The war had precipitated rapid and often devastating culture change, and Mead’s postwar focus was on change, particularly the possibilities of purposive culture change. She returned to Pere in 1953, a Manus village in a part of Papua New Guinea. She had studied with Fortune, to analyze the effects of the war on a community with little previous outside contact.

She found while she was in Manus that a charismatic leader had promoted the choice of integration into the outside world and the villagers were positive about change rather than demoralized by it; that rapid change is sometimes preferable to gradual change; and that children could play a key transforming role (Mead 1956).

Mead introduced the concept of “culture” into the thinking of readers, with profound intellectual and ethical results. Her emphasis on purposive culture change reaffirmed ethical issues avoided by some cultural relativists, and she insisted that many human institutions, such as those of warfare and racism, should be seen as human inventions that could be modified or replaced, rather than as “natural” and unavoidable. Her understanding of the role of individuals and groups in the remaking of Manus society was key to her book Continuities in Cultural Evolution (1964), best summarized in her often quoted phrase, “Never doubt that a small group of thoughtful committed citizens can change the world.”

Mead believed that the understanding of cultural diversity offered a new kind of freedom to human societies, and she worked tirelessly and skillfully to disseminate anthropological ideas, lectured widely, published profusely, and was quick to understand the possibilities of new media. Unlike many academics, she saw communicating to the public as a professional obligation of comparable intellectual integrity to her more narrow professional writing.

She also taught for many years at Columbia University and the New School for Social Research.
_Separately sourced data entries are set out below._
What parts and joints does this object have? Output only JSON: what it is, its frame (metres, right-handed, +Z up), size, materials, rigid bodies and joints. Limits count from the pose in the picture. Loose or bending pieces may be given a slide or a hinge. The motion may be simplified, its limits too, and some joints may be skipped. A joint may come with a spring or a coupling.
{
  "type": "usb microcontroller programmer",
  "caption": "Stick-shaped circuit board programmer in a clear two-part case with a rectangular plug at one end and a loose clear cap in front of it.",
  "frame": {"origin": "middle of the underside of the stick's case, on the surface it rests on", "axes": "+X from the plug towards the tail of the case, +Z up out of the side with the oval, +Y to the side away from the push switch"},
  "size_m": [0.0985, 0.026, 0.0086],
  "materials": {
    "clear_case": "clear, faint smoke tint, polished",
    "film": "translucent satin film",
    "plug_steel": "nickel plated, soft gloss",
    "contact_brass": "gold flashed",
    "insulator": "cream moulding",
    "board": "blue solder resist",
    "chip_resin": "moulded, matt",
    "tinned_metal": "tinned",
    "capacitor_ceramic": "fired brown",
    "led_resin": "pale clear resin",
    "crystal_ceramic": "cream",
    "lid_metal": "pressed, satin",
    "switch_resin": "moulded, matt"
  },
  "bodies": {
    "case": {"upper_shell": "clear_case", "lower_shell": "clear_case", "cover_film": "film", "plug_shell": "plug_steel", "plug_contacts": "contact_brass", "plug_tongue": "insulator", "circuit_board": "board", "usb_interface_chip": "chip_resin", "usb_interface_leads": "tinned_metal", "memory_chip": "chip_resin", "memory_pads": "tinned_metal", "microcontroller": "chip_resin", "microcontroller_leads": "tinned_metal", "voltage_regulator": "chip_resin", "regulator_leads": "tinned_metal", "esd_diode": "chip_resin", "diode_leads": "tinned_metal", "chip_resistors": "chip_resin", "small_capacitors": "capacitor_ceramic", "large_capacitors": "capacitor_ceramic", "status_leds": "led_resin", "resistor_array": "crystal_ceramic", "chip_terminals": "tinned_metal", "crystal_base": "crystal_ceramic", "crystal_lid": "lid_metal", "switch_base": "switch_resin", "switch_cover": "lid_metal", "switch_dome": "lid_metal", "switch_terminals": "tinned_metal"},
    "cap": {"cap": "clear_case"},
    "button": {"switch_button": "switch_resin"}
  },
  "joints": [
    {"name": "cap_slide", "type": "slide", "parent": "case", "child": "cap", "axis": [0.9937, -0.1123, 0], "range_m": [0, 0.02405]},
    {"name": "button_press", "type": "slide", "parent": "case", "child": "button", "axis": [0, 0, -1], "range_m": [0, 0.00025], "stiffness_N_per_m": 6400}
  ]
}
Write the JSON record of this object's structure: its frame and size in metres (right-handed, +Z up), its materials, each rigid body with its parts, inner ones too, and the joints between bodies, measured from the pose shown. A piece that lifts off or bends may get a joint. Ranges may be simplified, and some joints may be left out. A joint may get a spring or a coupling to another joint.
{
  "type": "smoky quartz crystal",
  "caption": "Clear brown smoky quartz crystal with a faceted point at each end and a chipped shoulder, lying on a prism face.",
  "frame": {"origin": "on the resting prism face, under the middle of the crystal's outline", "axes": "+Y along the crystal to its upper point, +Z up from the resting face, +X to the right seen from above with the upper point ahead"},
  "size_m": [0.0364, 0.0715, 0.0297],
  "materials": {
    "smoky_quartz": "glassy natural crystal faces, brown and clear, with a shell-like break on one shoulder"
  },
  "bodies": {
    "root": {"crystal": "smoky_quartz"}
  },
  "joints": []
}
At the same time, Mead worked with colleagues in other fields who kept her close to new developments in biology and neurology. She was an active member of the Macy Conferences on Cybernetics and on Group Process in the postwar period and of the World Federation for Mental Health. She was associated for more than fifty years with the American Museum of Natural History, serving in her later years as its Curator of Ethnology. She served as president of the American Association for the Advancement of Science and the American Anthropological Association, and was a founder of the Scientists’ Institute for Public Information.